↓↓↓

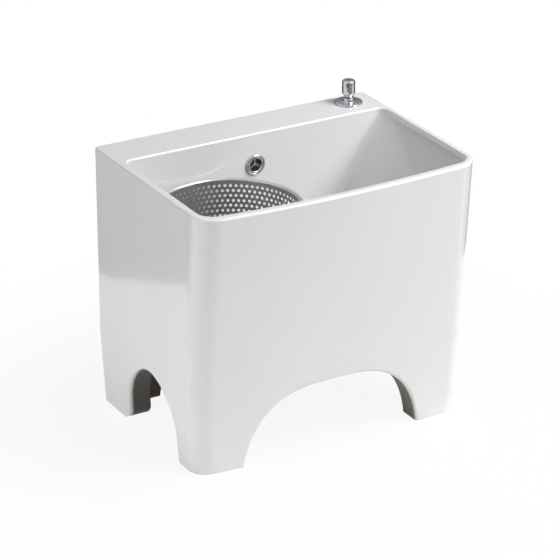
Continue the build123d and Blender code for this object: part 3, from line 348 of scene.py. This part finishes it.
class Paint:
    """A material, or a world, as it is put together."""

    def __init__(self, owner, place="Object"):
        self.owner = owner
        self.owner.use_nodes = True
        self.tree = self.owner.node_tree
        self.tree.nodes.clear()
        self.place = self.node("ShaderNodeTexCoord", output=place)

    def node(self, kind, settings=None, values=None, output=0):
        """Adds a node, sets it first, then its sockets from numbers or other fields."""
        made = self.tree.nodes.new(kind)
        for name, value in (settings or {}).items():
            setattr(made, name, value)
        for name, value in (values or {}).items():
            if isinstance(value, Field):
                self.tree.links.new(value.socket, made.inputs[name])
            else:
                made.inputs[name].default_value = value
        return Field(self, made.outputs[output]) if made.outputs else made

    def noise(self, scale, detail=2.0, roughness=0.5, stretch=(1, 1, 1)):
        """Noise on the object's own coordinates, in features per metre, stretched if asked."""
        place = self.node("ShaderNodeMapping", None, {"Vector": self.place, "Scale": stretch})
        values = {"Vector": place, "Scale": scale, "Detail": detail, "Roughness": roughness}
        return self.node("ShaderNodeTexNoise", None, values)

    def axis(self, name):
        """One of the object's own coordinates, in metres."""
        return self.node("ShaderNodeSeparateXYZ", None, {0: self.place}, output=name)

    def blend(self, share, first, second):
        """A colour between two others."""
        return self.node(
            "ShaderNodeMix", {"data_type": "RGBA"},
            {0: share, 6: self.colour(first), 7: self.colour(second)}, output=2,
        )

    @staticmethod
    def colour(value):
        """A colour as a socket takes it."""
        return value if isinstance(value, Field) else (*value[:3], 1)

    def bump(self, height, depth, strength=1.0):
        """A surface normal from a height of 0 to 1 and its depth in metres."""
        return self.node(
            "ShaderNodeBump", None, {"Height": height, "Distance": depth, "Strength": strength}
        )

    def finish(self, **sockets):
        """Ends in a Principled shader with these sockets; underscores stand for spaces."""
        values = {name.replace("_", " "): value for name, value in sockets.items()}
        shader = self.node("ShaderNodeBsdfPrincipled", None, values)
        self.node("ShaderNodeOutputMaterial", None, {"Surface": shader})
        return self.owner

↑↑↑
↓↓↓

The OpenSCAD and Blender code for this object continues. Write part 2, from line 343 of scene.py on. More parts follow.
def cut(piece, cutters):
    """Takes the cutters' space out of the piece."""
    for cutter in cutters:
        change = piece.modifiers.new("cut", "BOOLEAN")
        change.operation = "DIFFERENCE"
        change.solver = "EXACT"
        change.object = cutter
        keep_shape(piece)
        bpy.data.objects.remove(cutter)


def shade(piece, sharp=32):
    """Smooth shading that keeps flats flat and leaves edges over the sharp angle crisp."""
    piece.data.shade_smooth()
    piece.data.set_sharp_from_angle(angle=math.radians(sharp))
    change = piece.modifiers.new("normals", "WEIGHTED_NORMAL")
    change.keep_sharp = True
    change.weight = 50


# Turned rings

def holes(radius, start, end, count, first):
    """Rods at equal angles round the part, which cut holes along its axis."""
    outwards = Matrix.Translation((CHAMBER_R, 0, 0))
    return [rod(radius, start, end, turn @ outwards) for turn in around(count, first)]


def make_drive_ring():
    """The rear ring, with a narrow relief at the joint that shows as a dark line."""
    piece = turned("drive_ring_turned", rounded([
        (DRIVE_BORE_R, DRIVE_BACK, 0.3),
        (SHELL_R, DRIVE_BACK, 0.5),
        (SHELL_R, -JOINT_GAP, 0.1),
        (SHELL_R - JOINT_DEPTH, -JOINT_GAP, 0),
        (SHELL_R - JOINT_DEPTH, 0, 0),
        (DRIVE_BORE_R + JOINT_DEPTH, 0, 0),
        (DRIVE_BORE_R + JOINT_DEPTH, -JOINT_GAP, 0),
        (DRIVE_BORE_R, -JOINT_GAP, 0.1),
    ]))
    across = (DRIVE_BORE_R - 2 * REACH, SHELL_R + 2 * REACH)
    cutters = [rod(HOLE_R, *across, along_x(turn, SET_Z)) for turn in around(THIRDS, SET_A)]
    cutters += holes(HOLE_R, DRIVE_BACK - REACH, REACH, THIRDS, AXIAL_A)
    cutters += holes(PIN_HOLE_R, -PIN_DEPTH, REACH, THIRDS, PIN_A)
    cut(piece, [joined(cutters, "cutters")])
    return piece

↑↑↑

### WHAT THE TASK ASKS:
The lines to quote run from the one containing "Continue the build123d" to the one containing "material, or a". Quote them exactly, with both of those lines, and nothing else.

### WORKED SOLUTION:
Continue the build123d and Blender code for this object: part 3, from line 348 of scene.py. This part finishes it.
class Paint:
    """A material, or a world, as it is put together."""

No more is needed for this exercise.